An exploration of how a pair of great philosophers, “one . . . the ultimate insider, the other a double exile,” impacted both their own time period and ours.
The author begins with and pivots upon the meeting of Baruch de Spinoza and Gottfried Wilhelm Leibniz, two of the most notable wunderkinder of 17th-century Europe, at Spinoza’s home at The Hague in 1676. From that point of departure, Stewart discusses each man in alternating chapters, beginning with their childhoods and moving forward through their troubles and accomplishments, leading up finally to their brief association with one another. Having covered Spinoza’s death, Stewart charts the further development of Leibniz’s thinking, with an emphasis on Spinoza’s influence. Stewart’s thesis is two-fold. First, he wants to demonstrate the importance Spinoza had upon the thought and philosophy of his younger counterpart, Leibniz.
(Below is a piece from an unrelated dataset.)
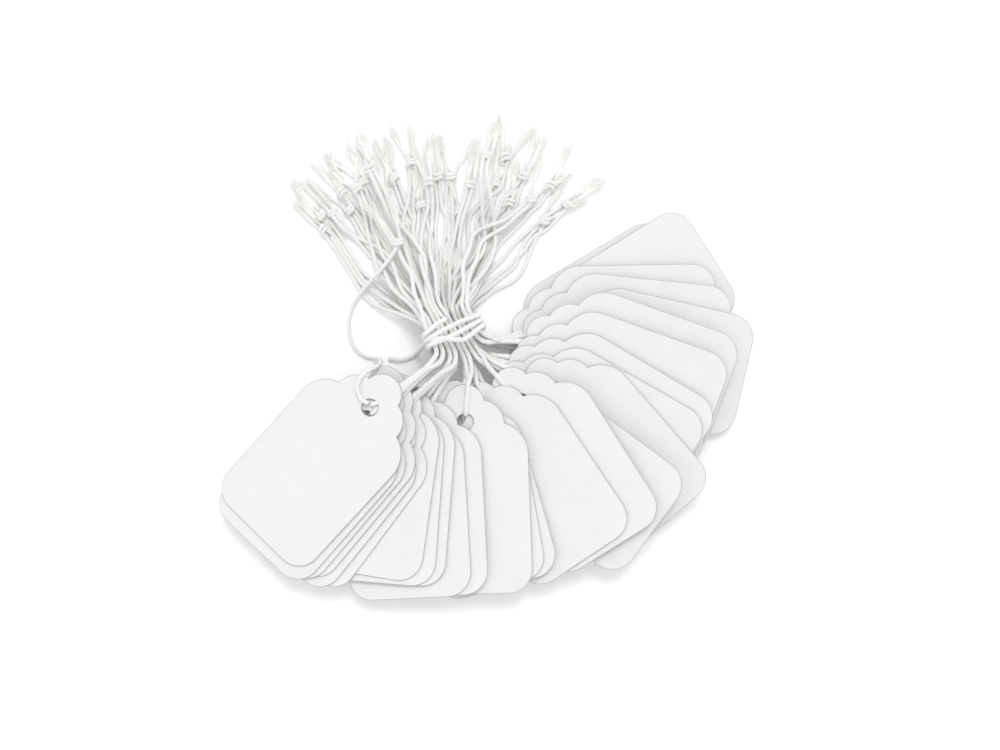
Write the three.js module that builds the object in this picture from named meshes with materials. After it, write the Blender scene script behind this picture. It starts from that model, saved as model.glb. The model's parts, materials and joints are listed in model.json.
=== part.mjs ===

Second, he attempts to ground much of philosophical and, indeed, world history since the Enlightenment in these two personages. Spinoza’s ideas, though popularly reviled in his day, were the basis of classical liberalism and much of our modern scientific outlook. Leibniz, in contrast, formed the basis for the conservative religious community’s response to modernism. The concept of God, and how that concept shaped, and was shaped by, each man’s philosophical arguments, is a central theme here. Stewart makes accessible the many philosophical ideas presented, and he brings the men to life with descriptions of everything from their eating habits to their priorities in daily life.
A highly readable examination of two influential, but often overlooked, thinkers of the early Enlightenment.